Dragga, S. & Voss, D. (2003). Hiding humanity: verbal and visual ethics in accident reports. Technical Communication, 50 (1), (pp. 61-82).

In Sam Dragga and Dan Voss’s (2003) article “Hiding Humanity: Verbal and Visual Ethics in Accident Reports,” they identified “how the reporting of human injuries and fatalities in accident reports often strips victims of their humanity and hides the tragic human consequences of technological failures from individuals trying to devise appropriate public policy, establish effective safety regulations, and modify or abolish dangerous industrial processes—government officials, company executives, labor representatives, community activists, and ordinary citizens” (p. 61).
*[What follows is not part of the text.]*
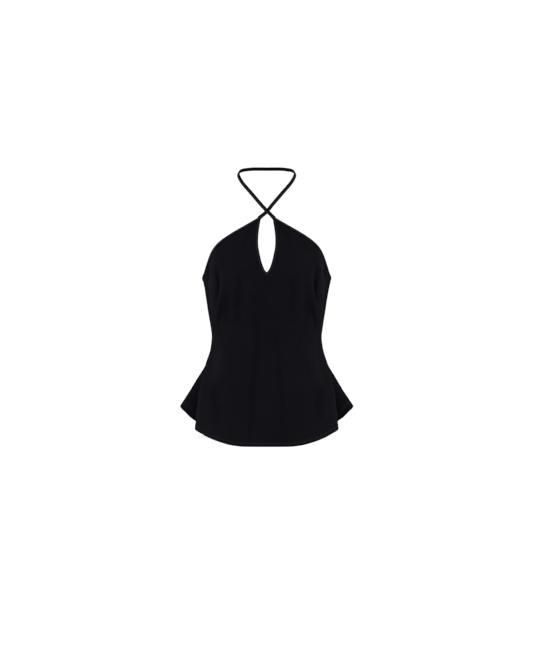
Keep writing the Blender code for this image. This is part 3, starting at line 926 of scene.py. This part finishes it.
def stitch_frames(line, normals):
    """Middles of the stitches along a line, each with its three directions."""
    lengths = lengths_along(line)
    count = int(lengths[-1] / (STITCH_LENGTH + STITCH_GAP))
    places = (np.arange(count) + 0.5) * lengths[-1] / count
    along = unit(read_off(places, lengths, tangents_of(line)))
    up = unit(read_off(places, lengths, normals))
    return zip(read_off(places, lengths, line), along, unit(np.cross(along, up)), up)


def stitch_faces(start):
    """Faces of one stitch, its sides and its two ends, from the number of its first point."""
    last = start + THREAD_SIDES * (len(STITCH_PROFILE) - 1)
    faces = []
    for first in range(start, last, THREAD_SIDES):
        for j in range(THREAD_SIDES):
            a, b = first + j, first + (j + 1) % THREAD_SIDES
            faces.append([a, b, b + THREAD_SIDES, a + THREAD_SIDES])
    faces.append([start + j for j in range(THREAD_SIDES)])
    faces.append([last + j for j in range(THREAD_SIDES)])
    return faces


def stitch_rows(lines):
    """Points, faces and thread coordinates of stitches along lines that have outward normals."""
    ring = np.linspace(0, 2 * math.pi, THREAD_SIDES + 1)[:-1]
    points, faces, flat = [], [], []
    for line, normals in lines:
        for centre, x, y, z in stitch_frames(line, normals):
            faces += stitch_faces(len(points) * THREAD_SIDES)
            round_it = np.cos(ring)[:, None] * y + np.sin(ring)[:, None] * z
            for place, width, height in STITCH_PROFILE:
                middle = centre + place * STITCH_LENGTH * x + height * THREAD / 2 * z
                points.append(middle + max(width, THREAD_END) * THREAD / 2 * round_it)
                down = np.full(THREAD_SIDES, place * STITCH_LENGTH)
                flat.append(np.stack([ring * THREAD, down], axis=-1))
    return np.vstack(points), faces, np.vstack(flat)


def hem_stitch_lines(first_turn, last_turn):
    """The twin needle rows above the hem, between two turns."""
    lines = []
    for height in HEM_NEEDLES:
        turn = np.linspace(first_turn, last_turn, STITCH_SAMPLES)
        slope = hem_distance(turn, hem_drop(turn) - 1.0)
        drop = hem_drop(turn) - height / np.maximum(slope, LEAST_SLOPE)
        lines.append((cloth_point(turn, drop), cloth_normal(turn, drop)))
    return lines


def binding_stitch_line(strip, start, end):
    """The needle row along a binding, near its inner edge."""
    rise = (1 - BINDING_NEEDLE**RING_SQUARENESS) ** (1 / RING_SQUARENESS)
    across = (BINDING_NEEDLE * strip.half)[:, None] * strip.inward
    line = strip.middle + across + (rise * strip.thick / 2)[:, None] * strip.outward
    return line[start:end], strip.outward[start:end]


def both_sides(line, normals):
    """A row of stitching with its normals, and the same mirrored over the centre plane."""
    return [(line, normals), (line * (-1, 1, 1), normals * (-1, 1, 1))]


def stitches(name, lines):
    """One piece made of rows of stitches."""
    points, faces, flat = stitch_rows(lines)
    return add_piece(name, None, points, faces, flat, np.zeros(len(points)))


# --- Materials ---


def add_node(tree, kind, inputs=(), **settings):
    """Adds a node, sets what is named, and fills or links its inputs in order or by name."""
    node = tree.nodes.new(kind)
    for key, value in settings.items():
        setattr(node, key, value)
    for key, value in dict(inputs).items():
        if isinstance(value, bpy.types.NodeSocket):
            tree.links.new(value, node.inputs[key])
        else:
            node.inputs[key].default_value = value
    return node


def calculate(tree, operation, *values):
    """Output of a Math node."""
    return add_node(tree, "ShaderNodeMath", enumerate(values), operation=operation).outputs[0]


CLOUD_SCALE = 22.0   # of the uneven dye, in patches to the metre
FUZZ_SCALE = 1400.0  # of the fuzz
DYE_START = 0.32     # levels of the clouds at which the dye is darkest and lightest
DYE_END = 0.68
SMOOTHEST = 0.72     # roughness under the thinnest and the thickest fuzz
ROUGHEST = 0.94
RIB_RELIEF = 0.6     # share of the upright ribs in the relief of the knit
LEG_RELIEF = 0.25    # half the swing of the slanting legs
FUZZ_RELIEF = 0.5    # share of the fuzz
BUMP_STRENGTH = 0.55


def knit_height(tree, wale, course):
    """Relief of a plain jersey knit: upright wales made of slanting legs."""
    cloth = add_node(tree, "ShaderNodeUVMap", uv_map="cloth").outputs["UV"]
    parts = add_node(tree, "ShaderNodeSeparateXYZ", {"Vector": cloth})
    across = calculate(tree, "DIVIDE", parts.outputs["X"], wale * MILLIMETRE)
    down = calculate(tree, "DIVIDE", parts.outputs["Y"], course * MILLIMETRE)
    wave = calculate(tree, "SINE", calculate(tree, "MULTIPLY", across, math.pi))
    rib = calculate(tree, "ABSOLUTE", wave)
    slant = calculate(tree, "PINGPONG", across, 0.5)
    leg = calculate(tree, "MULTIPLY", calculate(tree, "ADD", down, slant), 2 * math.pi)
    leg = calculate(tree, "MULTIPLY_ADD", calculate(tree, "SINE", leg), LEG_RELIEF, 2 * LEG_RELIEF)
    return calculate(tree, "ADD", calculate(tree, "MULTIPLY", rib, RIB_RELIEF), leg)


def add_noise(tree, place, scale, detail, roughness):
    """Level of a noise texture over the cloth."""
    inputs = {"Vector": place, "Scale": scale, "Detail": detail, "Roughness": roughness}
    return add_node(tree, "ShaderNodeTexNoise", inputs).outputs["Fac"]


def blend(tree, share, colour, other):
    """A colour socket blended towards a fixed colour."""
    mix = add_node(tree, "ShaderNodeMix", {"Factor": share}, data_type="RGBA")
    tree.links.new(colour, mix.inputs["A"])
    mix.inputs["B"].default_value = (*other, 1.0)
    return mix.outputs["Result"]


class Finish(NamedTuple):
    """What a fabric looks like: its dyes, the colours of its painted highlight and painted shade,
    then its knit and its relief in millimetres.
    """

    dark: tuple
    light: tuple
    # the colours towards which the painted highlight and the painted shade blend
    painted_highlight: tuple
    deep: tuple
    wale: float
    course: float
    relief: float


# deep is the colour of each finish's painted shade
JERSEY = Finish(dark=(0.0043, 0.0042, 0.0057), light=(0.005, 0.0048, 0.0066),
                painted_highlight=(0.015, 0.0146, 0.017), deep=(0.001, 0.001, 0.0013),
                wale=0.8, course=0.62, relief=0.16)
TRIM = Finish(dark=(0.0034, 0.0032, 0.0046), light=(0.004, 0.0038, 0.0054),
              painted_highlight=(0.033, 0.0323, 0.0358), deep=(0.0008, 0.0007, 0.001),
              wale=0.62, course=0.8, relief=0.16)
THREADS = Finish(dark=(0.006, 0.0058, 0.0074), light=(0.007, 0.0068, 0.0086),
                 painted_highlight=(0.008, 0.0078, 0.0094), deep=(0.004, 0.004, 0.005),
                 wale=0.5, course=0.45, relief=0.10)


def dye_and_painted_shading(tree, finish, place, fuzz):
    """Uneven dye, with a painted highlight where the shading attribute is above 0 and painted shade
    where it is below.
    """
    cloudy = add_noise(tree, place, scale=CLOUD_SCALE, detail=5.0, roughness=0.6)
    dye = add_node(tree, "ShaderNodeValToRGB", {"Fac": cloudy})
    dye.color_ramp.elements[0].position = DYE_START
    dye.color_ramp.elements[0].color = (*finish.dark, 1.0)
    dye.color_ramp.elements[1].position = DYE_END
    dye.color_ramp.elements[1].color = (*finish.light, 1.0)
    # the point attribute holds painted light and shade: a painted highlight above 0 and painted
    # shade below
    painted_shading = add_node(tree, "ShaderNodeAttribute", attribute_name="painted_shading").outputs["Fac"]
    painted_highlight = calculate(tree, "MULTIPLY", calculate(tree, "MAXIMUM", painted_shading, 0.0), fuzz)
    painted_shade_share = calculate(tree, "MAXIMUM", calculate(tree, "MULTIPLY", painted_shading, -1.0), 0.0)
    lighter = blend(tree, painted_highlight, dye.outputs["Color"], finish.painted_highlight)
    return blend(tree, painted_shade_share, lighter, finish.deep)


def knit_normal(tree, finish, fuzz):
    """Shading normal of the knit and its fuzz."""
    knit = knit_height(tree, finish.wale, finish.course)
    height = calculate(tree, "MULTIPLY_ADD", fuzz, FUZZ_RELIEF, knit)
    depth = finish.relief * MILLIMETRE
    inputs = {"Strength": BUMP_STRENGTH, "Distance": depth, "Height": height}
    return add_node(tree, "ShaderNodeBump", inputs).outputs["Normal"]


def fabric(name, finish):
    """A matt knitted fabric, with no gloss of its own."""
    material = bpy.data.materials.new(name)
    material.use_nodes = True
    tree = material.node_tree
    shader = tree.nodes["Principled BSDF"]
    place = add_node(tree, "ShaderNodeTexCoord").outputs["Object"]
    fuzz = add_noise(tree, place, scale=FUZZ_SCALE, detail=3.0, roughness=0.7)
    range_of = {"Value": fuzz, "To Min": SMOOTHEST, "To Max": ROUGHEST}
    rough = add_node(tree, "ShaderNodeMapRange", range_of).outputs["Result"]
    tree.links.new(dye_and_painted_shading(tree, finish, place, fuzz), shader.inputs["Base Color"])
    tree.links.new(rough, shader.inputs["Roughness"])
    tree.links.new(knit_normal(tree, finish, fuzz), shader.inputs["Normal"])
    shader.inputs["Specular IOR Level"].default_value = 0.0
    return material


# --- Stage ---

CAMERA_DISTANCE = 3.0  # metres in front of the side plane
CAMERA_HEIGHT = -0.393
CAMERA_ACROSS = -0.0005
VIEW_WIDTH = 1.2526    # metres seen across at the side plane
SENSOR = 36.0
FLOOR_HEIGHT = -1.30
FLOOR_SIZE = 14.0
FLOOR_COLOUR = (0.99, 0.99, 0.99, 1.0)
FLOOR_ROUGHNESS = 0.9
WORLD_COLOUR = (1.0, 1.0, 1.0, 1.0)
WORLD_STRENGTH = 1.03


class Lamp(NamedTuple):
    """A soft studio light, in metres and watts, aimed at the middle of the top."""

    name: str
    place: tuple
    width: float
    height: float
    power: float


LAMPS = (
    Lamp(name="side_left", place=(2.7, -0.3, 0.0), width=1.0, height=2.2, power=42.0),
    Lamp(name="side_right", place=(-2.7, -0.3, 0.0), width=1.0, height=2.2, power=42.0),
    Lamp(name="top_front", place=(0.0, -1.3, 2.1), width=2.2, height=1.2, power=27.0),
)


def add_camera():
    """The photograph's camera: level, straight in front."""
    data = bpy.data.cameras.new("camera")
    data.sensor_fit = "HORIZONTAL"
    data.sensor_width = SENSOR
    data.lens = SENSOR * CAMERA_DISTANCE / VIEW_WIDTH
    camera = add_object("camera", data)
    depth = SIDE_PLANE * MILLIMETRE - CAMERA_DISTANCE
    camera.location = (CAMERA_ACROSS, depth, CAMERA_HEIGHT)
    camera.rotation_euler = (math.radians(90), 0.0, 0.0)
    bpy.context.scene.camera = camera


def add_lamps():
    """The soft lights."""
    middle = Vector((0.0, SIDE_PLANE * MILLIMETRE, CAMERA_HEIGHT))
    for lamp in LAMPS:
        data = bpy.data.lights.new(lamp.name, "AREA")
        data.shape = "RECTANGLE"
        data.size = lamp.width
        data.size_y = lamp.height
        data.energy = lamp.power
        light = add_object(lamp.name, data)
        light.location = lamp.place
        light.rotation_euler = (middle - light.location).to_track_quat("-Z", "Y").to_euler()
        light.visible_camera = False


def add_world():
    """White surroundings."""
    world = bpy.data.worlds.new("studio")
    world.use_nodes = True
    background = world.node_tree.nodes["Background"]
    background.inputs["Color"].default_value = WORLD_COLOUR
    background.inputs["Strength"].default_value = WORLD_STRENGTH
    bpy.context.scene.world = world
    bpy.context.scene.view_settings.view_transform = "Standard"


def add_floor():
    """A plain pale floor."""
    half = FLOOR_SIZE / 2
    mesh = bpy.data.meshes.new("floor")
    corners = ((-half, -half), (half, -half), (half, half), (-half, half))
    mesh.from_pydata([(x, y, FLOOR_HEIGHT) for x, y in corners], [], [(0, 1, 2, 3)])
    floor = add_object("floor", mesh)
    material = bpy.data.materials.new("floor")
    material.use_nodes = True
    shader = material.node_tree.nodes["Principled BSDF"]
    shader.inputs["Base Color"].default_value = FLOOR_COLOUR
    shader.inputs["Roughness"].default_value = FLOOR_ROUGHNESS
    mesh.materials.append(material)


# --- The top ---


def front_stitch_lines(armhole, keyhole):
    """Rows of stitching on the front: the hem, the armholes and the keyhole."""
    lines = hem_stitch_lines(-SEAM_TURN_HEM + 1, SEAM_TURN_HEM - 1)
    lines += both_sides(*binding_stitch_line(armhole, 1, EDGE_STEPS))
    return lines + both_sides(*binding_stitch_line(keyhole, 1, -1))


def back_stitch_lines(top):
    """Rows of stitching on the back: the hem and the top edge."""
    lines = hem_stitch_lines(SEAM_TURN_HEM + 1, 360 - SEAM_TURN_HEM - 1)
    return lines + both_sides(*binding_stitch_line(top, 1, None))


def main():
    """Builds the pieces, their fabrics and the stage."""
    jersey = fabric("black_jersey", JERSEY)
    trim = fabric("black_binding", TRIM)
    thread = fabric("black_thread", THREADS)

    front = panel("front_cloth", "front", *front_half())
    back = panel("back_cloth", "back", *back_half())
    lift = (STRAP_THICK + CROSSING_ROOM) / 2
    left = strap_strip(lift)
    right = strap_strip(-lift)
    strap_left = strip_piece("strap_left", "strap_binding_left", left)
    strap_right = strip_piece("strap_right", "strap_binding_right", right, mirrored=True)
    keyhole = keyhole_strip(left)
    keyhole_trim = strip_piece("keyhole_trim", "keyhole_binding", keyhole, halves=True)
    back_bound = back_strip()
    back_trim = strip_piece("back_trim", "back_binding", back_bound, halves=True)

    front_stitches = stitches("front_stitches", front_stitch_lines(left, keyhole))
    back_stitches = stitches("back_stitches", back_stitch_lines(back_bound))

    made_of = ((jersey, (front, back)), (thread, (front_stitches, back_stitches)),
               (trim, (strap_left, strap_right, keyhole_trim, back_trim)))
    for material, pieces in made_of:
        for piece in pieces:
            piece.data.materials.append(material)

    add_camera()
    add_lamps()
    add_world()
    add_floor()


main()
Dragga and Voss reviewed a series of accident reports and how they portrayed human beings in both the words used and the illustrations, the focus on objects in the accident, the legal and ethical factors governing the publication of people’s photos, the rights to privacy or lack thereof, and the proposition of techniques to humanize reports. Dragga and Voss’s purpose was to use technical communicators’ skills to “communicate clearly the human dimension of accidents, making the loss of lives and the anguish of survivors impossible to ignore” by being sensitive, creative, and ethical (p. 79). Dragga and Voss’s intended audience was technical communicators writing and illustrating accident reports. Dragga and Voss made a solid case for their argument by providing numerous examples of the omission of the victims in accident reports and covering their bases by pointing out the legal issues that accident reporters face when publicizing sensitive information about victims.